Oh, and Paterno is not a good man, not really even a man. A man would have confronted Sandusky, called the cops, resigned when this all came up. Paterno didn’t, because he’s no man.

You’re talking about Sandusky. I was talking about Curley & Schultz.

[I agree with you about Sandusky.]

Ray Buckey, of the McMartin Preschool clusterfuck.

C’mon guys, this horse is dead and starting to stink.

There’s eyewitness testimony that Paterno deliberately engaged in a passive cover up of the alleged shower rape incident? Since that’s the claim I was answering- a claim made by you, no less - I’m assuming that you believe such evidence exists.

On the other hand perhaps this is yet another example of the hysterical scattershot mentality you’ve displayed all through this thread.

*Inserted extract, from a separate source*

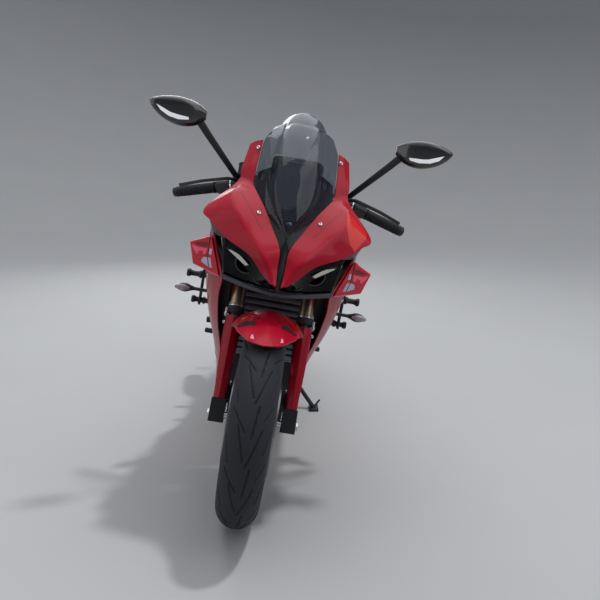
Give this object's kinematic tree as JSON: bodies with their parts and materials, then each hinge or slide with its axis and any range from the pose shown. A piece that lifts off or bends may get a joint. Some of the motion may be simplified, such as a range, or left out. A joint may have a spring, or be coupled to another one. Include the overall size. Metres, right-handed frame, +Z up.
{
  "type": "sport motorcycle on its side stand",
  "caption": "Fully faired sport motorcycle with turning wheels and steering, leaning on a side stand that folds away.",
  "frame": {"origin": "on the ground under the middle of the overall box of the parked, leaning motorcycle", "axes": "+Z up, +Y to the rear along the wheelbase, +X to the rider's left, the side to which it leans"},
  "size_m": [0.8996, 2.0016, 1.2214],
  "materials": {
    "tyre": "matte",
    "wheel_enamel": "satin black",
    "disc_steel": "ground",
    "axle_steel": "turned",
    "bronze_anodised": "anodised dark bronze",
    "cast_black": "satin black",
    "grip_rubber": "ribbed",
    "control_black": "satin black",
    "gloss_black": "gloss",
    "gloss_red": "gloss",
    "frame_black": "satin",
    "engine_metal": "cast",
    "radiator_black": "matte",
    "screen_tint": "clear to smoke",
    "dark_plastic": "moulded",
    "lamp_clear": "clear",
    "seat_cover": "grained",
    "lamp_red": "clear red",
    "lamp_smoke": "smoked",
    "spring_red": "gloss",
    "chain_steel": "oiled",
    "exhaust_steel": "brushed"
  },
  "bodies": {
    "chassis": {"rear_axle": "axle_steel", "frame": "frame_black", "engine_block": "engine_metal", "radiator": "radiator_black", "nose_cheeks": "gloss_red", "windscreen": "screen_tint", "nose_band": "dark_plastic", "headlamp_pod": "dark_plastic", "headlamps": "lamp_clear", "instrument_panel": "dark_plastic", "inner_panels": "dark_plastic", "side_fairings": "gloss_red", "winglets": "gloss_red", "fuel_tank": "gloss_red", "rider_seat": "seat_cover", "tail_cowl": "gloss_red", "pillion_seat": "seat_cover", "undertray": "dark_plastic", "airbox": "dark_plastic", "tail_light": "lamp_red", "subframe": "frame_black", "plate_holder": "dark_plastic", "turn_signals": "lamp_smoke", "slider_guards": "control_black", "footrests": "control_black", "foot_pedals": "axle_steel", "rear_hugger": "dark_plastic", "swingarm": "frame_black", "rear_shock": "spring_red", "drive_chain": "chain_steel", "rear_caliper": "cast_black", "exhaust": "exhaust_steel"},
    "steering": {"triple_clamps": "cast_black", "fork_tubes": "bronze_anodised", "fork_lowers": "cast_black", "front_axle": "axle_steel", "front_fender": "gloss_red", "front_calipers": "cast_black", "handlebars": "cast_black", "grips": "grip_rubber", "controls": "control_black", "mirrors": "gloss_black"},
    "front_wheel": {"front_tyre": "tyre", "front_rim": "wheel_enamel", "front_discs": "disc_steel"},
    "rear_wheel": {"rear_tyre": "tyre", "rear_rim": "wheel_enamel", "rear_disc": "disc_steel", "rear_sprocket": "disc_steel"},
    "side_stand": {"side_stand": "frame_black"}
  },
  "joints": [
    {"name": "steering", "type": "hinge", "parent": "chassis", "child": "steering", "pos_m": [-0.14296, -0.67092, 0.28351], "axis": [0.1586, 0.4068, 0.8996], "range_deg": [-23, 27]},
    {"name": "front_wheel_spin", "type": "hinge", "parent": "steering", "child": "front_wheel", "pos_m": [-0.14177, -0.70105, 0.29692], "axis": [0.9867, -0.0319, -0.1596], "continuous": true},
    {"name": "rear_wheel_spin", "type": "hinge", "parent": "chassis", "child": "rear_wheel", "pos_m": [-0.13855, 0.68893, 0.30847], "axis": [0.9848, 0, -0.1736], "continuous": true},
    {"name": "stand_fold", "type": "hinge", "parent": "chassis", "child": "side_stand", "pos_m": [-0.01856, 0.17892, 0.14823], "axis": [0.9553, 0.1977, 0.2199], "range_deg": [0, 100]}
  ]
}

(I’ll take number two for the win, Alex.)

Paterno had no standing, neither by training nor by law, to confront Sandusky. He reported what he was told as required by law to his superiors, and at no time did he try to squelch McQueary’s allegations or attempt to whitewash them or try to make them go away.

And yes, Joe Paterno is a good man. Too good, in fact, to have done what he should have done, which would have been to assert, forcefully, that he had done absolutely nothing wrong, that was not about to resign, and that he would sue the university for his job back if it fired him. But his love for Penn State and the strength of his desire to not cause it harm instead caused him to acquiesce to the demands of the nattering nabobs of hysteria and allow the university he so loved to fire him in an outrageously craven display of scapegoating and ass-covering.

Must be terrible for him, having to stand there and take it in the ass with nobody willing to lift a finger to help him out.

Too bad he cared more about not causing harm to Penn State than not causing harm to victims of child molestors.

Lies, suppositions, and imaginings. There is absolutely no evidence to support that assertion and you couldn’t prove any such thing if your life depended on it.